**Exercise details**
In the listing below, find the line that contains "for thing in" and the line that contains "before = set(bpy.data.objects)". Quote both and every line between them, exactly, and nothing more.

**Available data**
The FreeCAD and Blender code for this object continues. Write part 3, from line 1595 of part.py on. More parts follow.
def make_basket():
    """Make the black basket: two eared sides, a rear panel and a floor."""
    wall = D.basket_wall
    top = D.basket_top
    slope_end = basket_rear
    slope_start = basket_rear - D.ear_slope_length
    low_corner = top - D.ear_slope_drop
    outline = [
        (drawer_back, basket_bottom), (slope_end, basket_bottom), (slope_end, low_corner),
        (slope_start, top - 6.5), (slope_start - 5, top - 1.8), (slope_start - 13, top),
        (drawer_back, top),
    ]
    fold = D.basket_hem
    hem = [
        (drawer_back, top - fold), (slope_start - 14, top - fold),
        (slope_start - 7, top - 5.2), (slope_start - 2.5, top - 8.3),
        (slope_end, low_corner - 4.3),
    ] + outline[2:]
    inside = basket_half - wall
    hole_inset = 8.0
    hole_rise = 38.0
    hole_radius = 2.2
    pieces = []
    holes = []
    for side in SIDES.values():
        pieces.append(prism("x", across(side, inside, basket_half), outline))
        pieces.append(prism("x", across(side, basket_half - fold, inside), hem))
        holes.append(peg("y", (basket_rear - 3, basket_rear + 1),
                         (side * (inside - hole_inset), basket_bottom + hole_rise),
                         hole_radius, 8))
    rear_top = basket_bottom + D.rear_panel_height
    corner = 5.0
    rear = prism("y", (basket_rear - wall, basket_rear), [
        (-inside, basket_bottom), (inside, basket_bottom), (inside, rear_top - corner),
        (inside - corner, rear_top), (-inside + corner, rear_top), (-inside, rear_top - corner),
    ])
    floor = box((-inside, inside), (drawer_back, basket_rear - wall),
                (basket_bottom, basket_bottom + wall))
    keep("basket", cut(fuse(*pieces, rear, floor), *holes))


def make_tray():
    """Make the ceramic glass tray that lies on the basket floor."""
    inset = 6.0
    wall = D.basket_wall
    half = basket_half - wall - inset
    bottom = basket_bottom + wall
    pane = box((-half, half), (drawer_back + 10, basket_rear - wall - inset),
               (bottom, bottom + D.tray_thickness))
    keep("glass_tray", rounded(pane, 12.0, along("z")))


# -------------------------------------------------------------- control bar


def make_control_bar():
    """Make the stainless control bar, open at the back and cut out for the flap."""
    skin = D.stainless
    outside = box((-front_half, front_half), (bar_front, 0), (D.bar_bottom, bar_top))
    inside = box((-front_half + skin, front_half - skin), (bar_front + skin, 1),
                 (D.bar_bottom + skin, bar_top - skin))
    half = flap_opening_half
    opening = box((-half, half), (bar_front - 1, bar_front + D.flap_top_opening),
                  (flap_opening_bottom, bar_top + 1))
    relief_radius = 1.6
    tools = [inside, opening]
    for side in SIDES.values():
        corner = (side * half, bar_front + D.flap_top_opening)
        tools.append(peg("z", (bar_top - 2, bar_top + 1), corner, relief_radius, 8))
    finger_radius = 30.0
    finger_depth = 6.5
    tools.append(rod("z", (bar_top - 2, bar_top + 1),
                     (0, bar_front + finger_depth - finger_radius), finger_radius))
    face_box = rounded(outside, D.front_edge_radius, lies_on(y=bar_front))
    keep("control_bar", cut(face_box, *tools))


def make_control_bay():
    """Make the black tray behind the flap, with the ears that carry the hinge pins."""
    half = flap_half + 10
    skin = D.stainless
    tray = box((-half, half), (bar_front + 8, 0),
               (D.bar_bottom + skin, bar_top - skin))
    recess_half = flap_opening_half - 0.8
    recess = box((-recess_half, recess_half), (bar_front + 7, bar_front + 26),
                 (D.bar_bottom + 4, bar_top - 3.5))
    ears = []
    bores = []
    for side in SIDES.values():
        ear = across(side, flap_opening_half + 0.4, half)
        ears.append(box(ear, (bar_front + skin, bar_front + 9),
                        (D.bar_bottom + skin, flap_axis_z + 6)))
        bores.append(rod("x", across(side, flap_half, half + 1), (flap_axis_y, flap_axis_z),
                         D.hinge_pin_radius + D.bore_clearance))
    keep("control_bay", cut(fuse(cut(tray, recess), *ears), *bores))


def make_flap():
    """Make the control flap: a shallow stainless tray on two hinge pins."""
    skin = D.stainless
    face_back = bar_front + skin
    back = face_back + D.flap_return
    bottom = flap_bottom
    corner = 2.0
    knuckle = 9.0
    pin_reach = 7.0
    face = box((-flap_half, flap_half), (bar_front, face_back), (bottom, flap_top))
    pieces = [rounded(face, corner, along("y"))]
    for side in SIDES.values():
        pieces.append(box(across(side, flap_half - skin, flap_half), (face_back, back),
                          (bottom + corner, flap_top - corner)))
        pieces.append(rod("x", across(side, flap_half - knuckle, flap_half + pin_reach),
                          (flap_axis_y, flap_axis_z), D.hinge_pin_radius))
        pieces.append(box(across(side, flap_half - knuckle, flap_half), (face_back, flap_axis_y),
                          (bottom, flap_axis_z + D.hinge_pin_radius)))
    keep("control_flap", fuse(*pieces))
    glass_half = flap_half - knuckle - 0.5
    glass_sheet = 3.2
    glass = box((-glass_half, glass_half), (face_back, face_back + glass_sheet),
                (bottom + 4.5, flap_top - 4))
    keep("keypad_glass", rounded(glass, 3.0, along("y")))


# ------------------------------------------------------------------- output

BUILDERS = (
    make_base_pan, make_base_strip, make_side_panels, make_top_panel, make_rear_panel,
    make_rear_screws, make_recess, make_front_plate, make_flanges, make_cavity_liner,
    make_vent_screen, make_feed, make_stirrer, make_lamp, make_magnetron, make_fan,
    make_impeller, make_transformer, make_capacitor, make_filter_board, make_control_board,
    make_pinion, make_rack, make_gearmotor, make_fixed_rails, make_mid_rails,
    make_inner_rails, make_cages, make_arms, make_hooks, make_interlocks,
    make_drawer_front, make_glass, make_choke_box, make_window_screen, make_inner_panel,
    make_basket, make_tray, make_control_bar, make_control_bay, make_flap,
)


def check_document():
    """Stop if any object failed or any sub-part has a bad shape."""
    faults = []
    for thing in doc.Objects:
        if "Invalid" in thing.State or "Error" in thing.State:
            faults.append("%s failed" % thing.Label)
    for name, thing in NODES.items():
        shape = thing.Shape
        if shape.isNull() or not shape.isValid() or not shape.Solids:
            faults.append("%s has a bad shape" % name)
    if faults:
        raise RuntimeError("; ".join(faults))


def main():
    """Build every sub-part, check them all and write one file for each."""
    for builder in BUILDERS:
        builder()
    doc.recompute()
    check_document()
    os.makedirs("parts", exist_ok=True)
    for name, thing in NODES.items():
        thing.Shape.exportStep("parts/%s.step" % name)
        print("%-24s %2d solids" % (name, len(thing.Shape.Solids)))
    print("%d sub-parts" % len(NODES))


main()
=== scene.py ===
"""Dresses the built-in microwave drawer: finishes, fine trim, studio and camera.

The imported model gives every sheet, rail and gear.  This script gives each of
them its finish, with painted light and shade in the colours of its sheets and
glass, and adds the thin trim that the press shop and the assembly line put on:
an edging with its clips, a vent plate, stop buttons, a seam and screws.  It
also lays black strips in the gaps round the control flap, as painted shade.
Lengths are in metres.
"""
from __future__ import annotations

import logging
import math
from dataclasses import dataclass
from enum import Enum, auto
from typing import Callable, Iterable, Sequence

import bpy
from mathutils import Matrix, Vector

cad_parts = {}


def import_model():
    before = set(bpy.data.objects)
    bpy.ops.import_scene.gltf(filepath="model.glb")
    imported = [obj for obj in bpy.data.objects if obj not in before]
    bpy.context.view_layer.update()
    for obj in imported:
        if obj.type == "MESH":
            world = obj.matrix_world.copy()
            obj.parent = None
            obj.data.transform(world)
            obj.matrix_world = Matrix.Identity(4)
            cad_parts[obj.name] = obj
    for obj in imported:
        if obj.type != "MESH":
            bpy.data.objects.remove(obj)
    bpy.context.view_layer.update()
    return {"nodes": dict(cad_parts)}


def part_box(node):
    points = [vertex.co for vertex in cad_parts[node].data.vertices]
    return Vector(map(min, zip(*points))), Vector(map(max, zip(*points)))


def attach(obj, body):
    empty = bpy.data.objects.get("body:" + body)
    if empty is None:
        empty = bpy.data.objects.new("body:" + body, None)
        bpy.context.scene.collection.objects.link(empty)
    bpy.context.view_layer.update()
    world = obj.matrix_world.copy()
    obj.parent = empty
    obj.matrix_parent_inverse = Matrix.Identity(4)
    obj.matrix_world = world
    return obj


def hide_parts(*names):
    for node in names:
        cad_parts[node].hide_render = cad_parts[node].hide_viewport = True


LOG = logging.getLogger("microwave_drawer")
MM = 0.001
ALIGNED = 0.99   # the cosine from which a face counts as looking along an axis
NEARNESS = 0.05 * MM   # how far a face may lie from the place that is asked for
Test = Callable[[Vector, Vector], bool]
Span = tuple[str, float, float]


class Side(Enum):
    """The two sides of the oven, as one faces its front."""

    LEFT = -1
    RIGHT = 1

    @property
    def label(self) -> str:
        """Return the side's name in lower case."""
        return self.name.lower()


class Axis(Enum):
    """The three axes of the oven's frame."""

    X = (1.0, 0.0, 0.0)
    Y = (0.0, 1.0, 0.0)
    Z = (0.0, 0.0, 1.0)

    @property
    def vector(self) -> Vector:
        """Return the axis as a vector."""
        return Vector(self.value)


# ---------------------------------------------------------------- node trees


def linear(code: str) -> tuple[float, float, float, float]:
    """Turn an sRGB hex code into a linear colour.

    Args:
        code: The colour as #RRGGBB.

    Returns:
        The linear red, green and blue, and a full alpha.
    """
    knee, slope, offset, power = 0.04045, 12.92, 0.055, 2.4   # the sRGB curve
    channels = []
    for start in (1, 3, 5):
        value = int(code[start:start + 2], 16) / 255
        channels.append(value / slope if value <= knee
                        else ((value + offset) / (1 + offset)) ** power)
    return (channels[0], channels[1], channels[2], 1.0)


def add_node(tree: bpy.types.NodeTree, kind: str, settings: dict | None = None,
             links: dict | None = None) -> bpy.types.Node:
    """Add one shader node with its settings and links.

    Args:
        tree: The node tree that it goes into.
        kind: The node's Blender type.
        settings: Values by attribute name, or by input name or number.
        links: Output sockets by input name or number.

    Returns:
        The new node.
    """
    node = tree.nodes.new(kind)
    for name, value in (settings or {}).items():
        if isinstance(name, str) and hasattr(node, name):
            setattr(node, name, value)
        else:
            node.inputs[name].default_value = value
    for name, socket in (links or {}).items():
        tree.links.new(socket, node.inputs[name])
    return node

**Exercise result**
    for thing in doc.Objects:
        if "Invalid" in thing.State or "Error" in thing.State:
            faults.append("%s failed" % thing.Label)
    for name, thing in NODES.items():
        shape = thing.Shape
        if shape.isNull() or not shape.isValid() or not shape.Solids:
            faults.append("%s has a bad shape" % name)
    if faults:
        raise RuntimeError("; ".join(faults))


def main():
    """Build every sub-part, check them all and write one file for each."""
    for builder in BUILDERS:
        builder()
    doc.recompute()
    check_document()
    os.makedirs("parts", exist_ok=True)
    for name, thing in NODES.items():
        thing.Shape.exportStep("parts/%s.step" % name)
        print("%-24s %2d solids" % (name, len(thing.Shape.Solids)))
    print("%d sub-parts" % len(NODES))


main()
=== scene.py ===
"""Dresses the built-in microwave drawer: finishes, fine trim, studio and camera.

The imported model gives every sheet, rail and gear.  This script gives each of
them its finish, with painted light and shade in the colours of its sheets and
glass, and adds the thin trim that the press shop and the assembly line put on:
an edging with its clips, a vent plate, stop buttons, a seam and screws.  It
also lays black strips in the gaps round the control flap, as painted shade.
Lengths are in metres.
"""
from __future__ import annotations

import logging
import math
from dataclasses import dataclass
from enum import Enum, auto
from typing import Callable, Iterable, Sequence

import bpy
from mathutils import Matrix, Vector

cad_parts = {}


def import_model():
    before = set(bpy.data.objects)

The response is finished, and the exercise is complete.